各店舗には、店頭にいらしたお客様のWeb入会手続き用にタブレットを置いていますが、このタブレットでも施設利用券を取得できるようにもなりました。
スタッフが直接操作法をご案内できるため、携帯端末をお持ちでない方やパソコンやスマホが苦手というお客様にも好評でした。こうして、2017年からは全面電子化に踏み切りました。
コスト削減はもちろん、施設利用券がフックになって「iTIPNESS」の登録者数が増え、リストアップ作業の負担軽減や進呈漏れ件数の低減なども実現。従前の課題・問題の多くを縮小・解消することができました。
この取り組みは、同伴チケット・施設利用券の郵送による進呈でスタートしましたが、「モバイルウェブ」導入に合わせ、会員ご本人にメリットを感じていただけ、施設利用以外でもご利用いただけるような利用範囲を拡大した施設利用券に変更、同伴チケットを廃止し、1本化に統一することにしました。
一部会員種類の方が夜間・日曜日、登録店以外の施設利用をできたり、会員種類を問わずタオルや水着などのレンタルを選択できるといった使用を可能にしたことです。
以前は1割から2割程度だった施設利用券の利用率は、現在約3割にまで増加しています。
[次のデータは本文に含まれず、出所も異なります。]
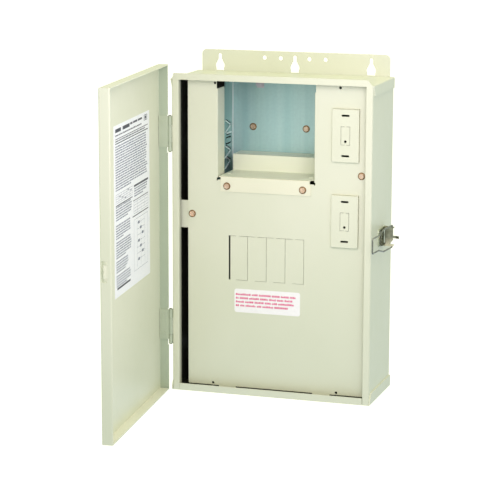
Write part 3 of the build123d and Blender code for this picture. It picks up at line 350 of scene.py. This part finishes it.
# ---------------------------------------------------------------- screws
WASHER_RADIUS = 4.8 * MM
HEAD_HEIGHT = 2.4 * MM
HEX_RADIUS = 3.7 * MM
SHANK_RADIUS = 2.0 * MM
SLOT_WIDTH = 1.15 * MM
SLOT_DEPTH = 1.1 * MM
SCREW_SIDES = 48


def solids(node, reach):
    """The boxes around a node's separate solids, which stand further apart than reach."""
    boxes = []
    for vertex in node.data.vertices:
        at = vertex.co
        for low, high in boxes:
            if all(low[i] - reach < at[i] < high[i] + reach for i in range(3)):
                low[:] = [min(pair) for pair in zip(low, at)]
                high[:] = [max(pair) for pair in zip(high, at)]
                break
        else:
            boxes.append((at.copy(), at.copy()))
    return boxes


def hexagon(angle):
    """The radius of a unit hexagon with slightly rounded corners at an angle."""
    turn = angle % (math.pi / 3) - math.pi / 6
    return min(math.cos(math.pi / 6) / math.cos(turn), 0.985)


def lathe(mesh, rings):
    """Skins (radius, height, roundness) rings about +Z into a closed solid; roundness 0 is a hexagon."""
    loops = []
    for radius, height, roundness in rings:
        loop = []
        for step in range(SCREW_SIDES):
            angle = 2 * math.pi * step / SCREW_SIDES
            reach = radius * (roundness + (1 - roundness) * hexagon(angle))
            loop.append(mesh.verts.new((reach * math.cos(angle), reach * math.sin(angle), height)))
        loops.append(loop)
    for lower, upper in zip(loops, loops[1:]):
        for i in range(SCREW_SIDES):
            j = (i + 1) % SCREW_SIDES
            mesh.faces.new((lower[i], lower[j], upper[j], upper[i]))
    mesh.faces.new(loops[0][::-1])
    mesh.faces.new(loops[-1])


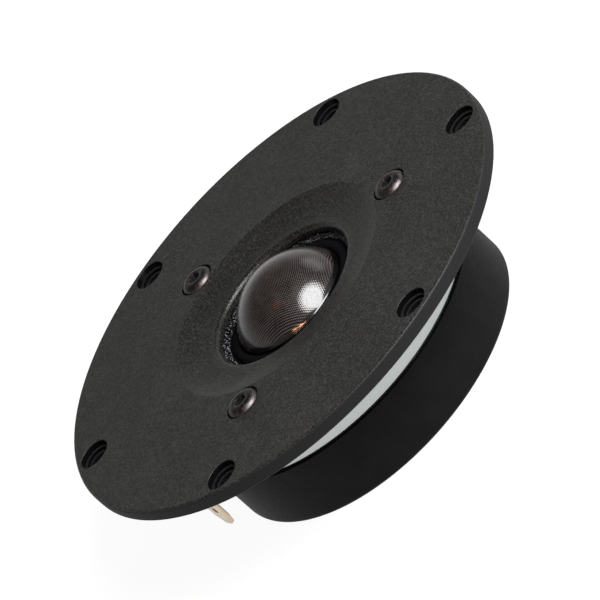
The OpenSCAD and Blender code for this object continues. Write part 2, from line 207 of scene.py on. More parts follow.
class Finish:
    """A Principled material and short calls that add texture nodes to it."""

    def __init__(self, name, colour, roughness, metallic=0.0, specular=0.5):
        self.material = bpy.data.materials.new(name)
        self.material.use_nodes = True
        self.tree = self.material.node_tree
        self.shader = self.tree.nodes["Principled BSDF"]
        self.set("Base Color", (*colour, 1))
        self.set("Roughness", roughness)
        self.set("Metallic", metallic)
        self.set("Specular IOR Level", specular)
        self.coordinates = self.node("ShaderNodeTexCoord").outputs
        self.place = self.coordinates["Object"]
        self.normal = None

    def set(self, socket, value):
        self.shader.inputs[socket].default_value = value
        return self

    def node(self, kind, **values):
        made = self.tree.nodes.new(kind)
        for key, value in values.items():
            if key in made.inputs:
                made.inputs[key].default_value = value
            else:
                setattr(made, key, value)
        return made

    def join(self, output, target):
        self.tree.links.new(output, target)

    def stretched(self, scale, turn=0.0):
        """Object coordinates times scale, then turned about Z."""
        mapping = self.node("ShaderNodeMapping")
        mapping.inputs["Scale"].default_value = scale
        mapping.inputs["Rotation"].default_value = (0, 0, turn)
        self.join(self.place, mapping.inputs["Vector"])
        return mapping.outputs["Vector"]

    def noise(self, size, detail=3.0, rough=0.5, scale=(1, 1, 1)):
        made = self.node("ShaderNodeTexNoise", Scale=1 / size, Detail=detail, Roughness=rough)
        self.join(self.stretched(scale), made.inputs["Vector"])
        return made.outputs["Fac"]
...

そして、本来の狙いである継続会員の確保についても、増加傾向を確認できています。
チケット(紙)だったころは、実際は何人のお客様の手元に届いたのか、お届けからご利用までのタイムラグがどれくらいあるのかといった点やご本人が利用したのか?ゲストの方が利用したのか?などの検証がかなり困難で精度を欠き、作業を増大させていました。しかし、完全電子化を実現した今は、ログ解析によって状況をすべて把握することが可能になりました。
お客様のニーズを正確にとらえたうえで、抑えることに成功したコストを有効活用し、長く会員を続けることに喜びや張り合いを感じていただけるような仕掛けやインセティブを強化していきたいですね。
「健康で快適な生活文化の提案と提供」を企業理念として、首都圏・東海・関西地区で61店舗の総合フィットネスクラブを運営している。自治体や一般企業などを対象に、運動施設の管理や来訪者への指導といった受託事業も展開中。